I love cross country races.  I feel like that's running at its realest - none of this pansy road stuff, you have lumps and bumps and mud and hills and rocks in your way, and even on a well-packed trail like the Northampton races, I still feel more alive, more man-against-nature-esque, than on a road.  Running is sport at its purest.  Racing is sport at its simplest.  I love it.  Orienteering is great and all, but it's missing the simplicity of you versus the clock and the ground beneath your feet.  Which of course is why I love orienteering - the subtleties and complexities of fast navigation and smooth woods running are yet more challenges I find exhilarating.  But pure running has its place.

Ali convinced me that running the 5k this week would be more fun than doing a track workout; not like that took a ton of convincing work on her part.  Duh.  We showed up and it's blustery and chilly, a proper April day, not like these ridiculous sunny, warm, mild days we've been having.  That beautiful tank top weather in March was warm enough to count as extreme weather.  Our world as we know it is falling to pieces.  Anyway, chilly weather makes good running weather, though a low turnout for the race meant not much of a chance to draft people when facing the wind.

The race starts with a downhill, which meant I was way too far forward in the pack; I'm good at downhills, but not much else.  It means I spend the first mile getting passed by people, and letting them go.  But it's worth that rush of flying down a hill!  Going up the first hill, a little kid, maybe 10 years old, passed me, and that was pretty depressing.  I started hoping he would fade soon.  Kelsey Allen, long time ski rival and better runner than me, passed me too.  I tried following her pace for a while, but couldn't comfortably match her stride, so backed off some more.  By the second mile, I'd passed the little kid, but I was starting to feel the pain of racing.  My breathing was still steady and controlled, but the overall tiredness was seeping in, legs were starting to hurt and my shoulders kept trying to ride up into my ears.  Relax, relax, light and quick, no tension, lean into the wind, roll off the feet.  Smooth and controlled, I rounded that corner in the field and hit The Hill.

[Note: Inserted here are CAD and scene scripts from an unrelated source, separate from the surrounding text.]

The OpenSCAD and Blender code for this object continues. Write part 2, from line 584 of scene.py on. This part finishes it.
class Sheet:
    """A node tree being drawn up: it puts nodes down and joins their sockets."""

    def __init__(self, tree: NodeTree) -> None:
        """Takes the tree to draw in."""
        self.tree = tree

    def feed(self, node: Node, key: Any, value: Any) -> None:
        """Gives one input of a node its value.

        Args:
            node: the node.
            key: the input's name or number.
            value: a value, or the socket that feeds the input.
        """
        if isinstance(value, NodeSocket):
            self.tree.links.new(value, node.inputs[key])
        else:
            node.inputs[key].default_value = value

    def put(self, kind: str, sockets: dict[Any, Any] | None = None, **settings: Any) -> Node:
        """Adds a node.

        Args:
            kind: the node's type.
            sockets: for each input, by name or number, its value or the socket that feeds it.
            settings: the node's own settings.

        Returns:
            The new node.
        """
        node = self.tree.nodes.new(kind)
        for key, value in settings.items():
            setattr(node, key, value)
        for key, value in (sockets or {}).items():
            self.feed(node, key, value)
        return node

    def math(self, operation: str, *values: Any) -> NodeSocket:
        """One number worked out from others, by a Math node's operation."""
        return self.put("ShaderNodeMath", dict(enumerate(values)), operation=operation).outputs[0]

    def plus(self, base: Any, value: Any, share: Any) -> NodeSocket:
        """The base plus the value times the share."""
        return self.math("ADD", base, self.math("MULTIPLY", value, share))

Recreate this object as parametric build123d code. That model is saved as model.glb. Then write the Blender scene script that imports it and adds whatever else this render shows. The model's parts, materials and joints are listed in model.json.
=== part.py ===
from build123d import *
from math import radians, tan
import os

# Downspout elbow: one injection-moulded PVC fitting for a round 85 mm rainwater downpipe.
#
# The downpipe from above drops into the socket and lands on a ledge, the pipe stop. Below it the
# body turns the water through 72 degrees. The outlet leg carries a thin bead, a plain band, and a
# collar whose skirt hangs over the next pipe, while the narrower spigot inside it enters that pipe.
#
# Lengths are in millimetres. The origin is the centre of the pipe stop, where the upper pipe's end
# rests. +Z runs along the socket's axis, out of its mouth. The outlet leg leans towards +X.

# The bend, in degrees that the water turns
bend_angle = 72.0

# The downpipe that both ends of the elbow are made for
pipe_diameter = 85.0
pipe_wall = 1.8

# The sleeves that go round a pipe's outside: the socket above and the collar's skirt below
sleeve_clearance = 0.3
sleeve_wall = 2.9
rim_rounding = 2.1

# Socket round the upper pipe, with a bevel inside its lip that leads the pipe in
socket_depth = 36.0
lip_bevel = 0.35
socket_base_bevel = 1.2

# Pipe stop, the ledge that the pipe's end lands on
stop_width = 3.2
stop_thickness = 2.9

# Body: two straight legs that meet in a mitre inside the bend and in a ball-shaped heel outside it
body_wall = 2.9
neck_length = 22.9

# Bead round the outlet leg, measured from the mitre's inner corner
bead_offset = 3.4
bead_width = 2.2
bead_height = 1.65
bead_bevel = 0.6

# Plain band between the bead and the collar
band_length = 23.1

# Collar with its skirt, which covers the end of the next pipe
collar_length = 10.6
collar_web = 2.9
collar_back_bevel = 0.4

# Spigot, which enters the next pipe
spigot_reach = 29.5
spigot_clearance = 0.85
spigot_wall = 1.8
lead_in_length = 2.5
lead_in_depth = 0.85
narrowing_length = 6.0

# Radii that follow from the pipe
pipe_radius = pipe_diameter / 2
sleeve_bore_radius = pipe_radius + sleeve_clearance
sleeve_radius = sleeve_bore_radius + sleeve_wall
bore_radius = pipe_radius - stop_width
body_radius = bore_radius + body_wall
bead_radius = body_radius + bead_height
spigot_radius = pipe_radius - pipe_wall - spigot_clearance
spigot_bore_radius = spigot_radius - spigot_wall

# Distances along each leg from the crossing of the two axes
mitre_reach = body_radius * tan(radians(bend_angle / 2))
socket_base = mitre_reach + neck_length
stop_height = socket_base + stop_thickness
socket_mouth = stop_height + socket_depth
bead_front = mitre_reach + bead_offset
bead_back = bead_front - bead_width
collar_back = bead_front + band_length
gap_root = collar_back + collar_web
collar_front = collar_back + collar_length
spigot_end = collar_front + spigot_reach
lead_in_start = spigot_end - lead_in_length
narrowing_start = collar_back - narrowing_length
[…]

This hill isn't even all that large, and has firmly packed dirt as a base, but when you're seeing it at two and a quarter miles in to a race, it looms in front of you like some huge unsurpassable psychological barrier, taunting you with its steepness, in your face and all too soon in your legs.  Going up it isn't even the hard part.  I let my legs flow, falling up the hill and using my arms, I'm barely breathing any harder. It's short enough that you don't feel its poison until you crest, and realize, too late, that your legs are wobbly and soaked through with lactic acid, and as the terrain continues to slope gradually upward, relentless, the race becomes a mental challenge.  By this point the breathing is harder, two steps in and one step out, and I can see Kelsey and a guy up ahead - the guy seems to be faltering, and I wonder if I can be strong enough to catch him on the flats before we head down to the finish.  It's hard to keep focused when facing the wind alone, breath after ragged breath, smooth form gone, trying to will my way to the finish line, because my legs are now fighting against me, wanting to stop.  5k races HURT.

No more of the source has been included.